Because when my sister kicked me out my dad happened to call me (or maybe I called him ... can't remember) and I was on the phone with him and he begged me to move back home.

"I prefer you move back here because then you can finally get your life straightened out and stop trying to be roomates with stupid people like your aunts and your sister! I hope that you learned a lesson from this! Did you?"

Yeah I did ... and that's why i'm still here!

Because I WILL NOT have another roomate!

They're always bad news ... especailly when it's my family!

My family likes to suck money from one another!

They're all greedy like that!

But back to the point of why it'll be hard this year!

Not only because of my sister kicking me out!

BUT right before the phone call with my dad  I went up to Julie and Alicia's apartment to talk to them ...

They wanted me to move in with them ....

I was going to because I knew if I was around them ALL the time (because of living with them) I could get them off the drugs ..... (I really believe I could have)

I got them to stop before ... then I wasn't around for awhile .. and they started again ...

So Alicia told Julie how much she wanted me to move in and Juile said ok ....

Well I really really really wanted to move in because of the drug problem, and to be close to my 2 friends again ...

Instead I moved here and that was the last time I seen Alicia ...... (wipes away tears)

I really blame myself for letting them 2 get the way they did!

I did stop over a few times and no one answered the door!

But I didn't stop by enough!

Julie said it was because they were always on drugs and didn't want to answer the door!

The next time I seen Julie was at Alicia's viewing!

DARN IT!

LOOK WHAT I DID TO 2 OF MY DEAR FRIENDS ......

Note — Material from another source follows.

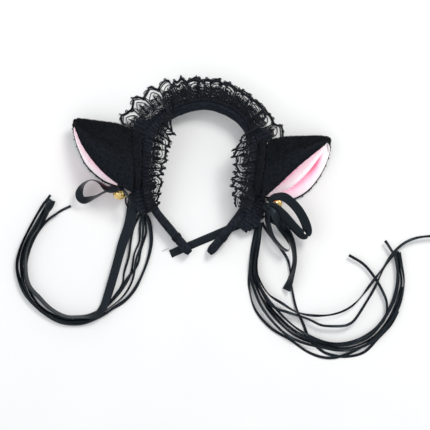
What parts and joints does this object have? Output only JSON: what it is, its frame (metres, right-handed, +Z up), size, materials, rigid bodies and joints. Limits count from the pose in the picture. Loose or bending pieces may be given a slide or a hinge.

I KILLED ONE AND MADE THE OTHER ONE MOVE OUT OF STATE!

I AM A HORRIBLE FRIEND!

AND MY BIRTHDAY WILL ALWAYS BE A CONTINUOUS REMINDER OF IT!

 

 

 

 

(WHEN I STARTED THIS ENTRY I WILL ADMIT I WAS EXCITED ABOUT MY BIRTHDAY COMING UP .... UNTIL I STARTED REMEMBERING EVERYTHING THAT HAPPENED THIS TIME LAST YEAR)

2 comments:

Anonymous said...

oh honey...you can't think that you are the reason your friend died, I don't know you, nor did I know her, but I know it wasn't your fault.  My hope for you, is that you think of your 20th birthday as a memory, not a reminder.
A memory you can hold dear in your heart.
A drug addiction is so much stronger than you are alone,
I lost a friend to it too.
I hope you realize this soon, and stop blaming yourself.
I hope you have a wonderful 21st birthday.
Kathleen

Anonymous said...

Oh Theresa,

I couldn't get to journals this week and when I came, just now, to catch up with my sweet friend......I read how your all down on yourself again. <sigh>
There is no way you can blame yourself for Alicia's death honey, nor for their drug use. They had the same choices as you in life....and unfortuntely, and sadly, they made the wrong one. No matter how hard we wish it....we can't fix everyone's problems, and when we can't...it doesn't make us a bad friend or responsible. You are an angel on Earth for your brother and other friends with your caring, kind, and giving heart, Theresa. You have been such a faifthful blessing to me in encouraging me in my efforts to lose weight, and you always bring me joy with your posts to my journal. I wish I were there, I'd give you a surprise party for your b'day and fill it with everything you want to make you happy. You matter.....and don't you forget it!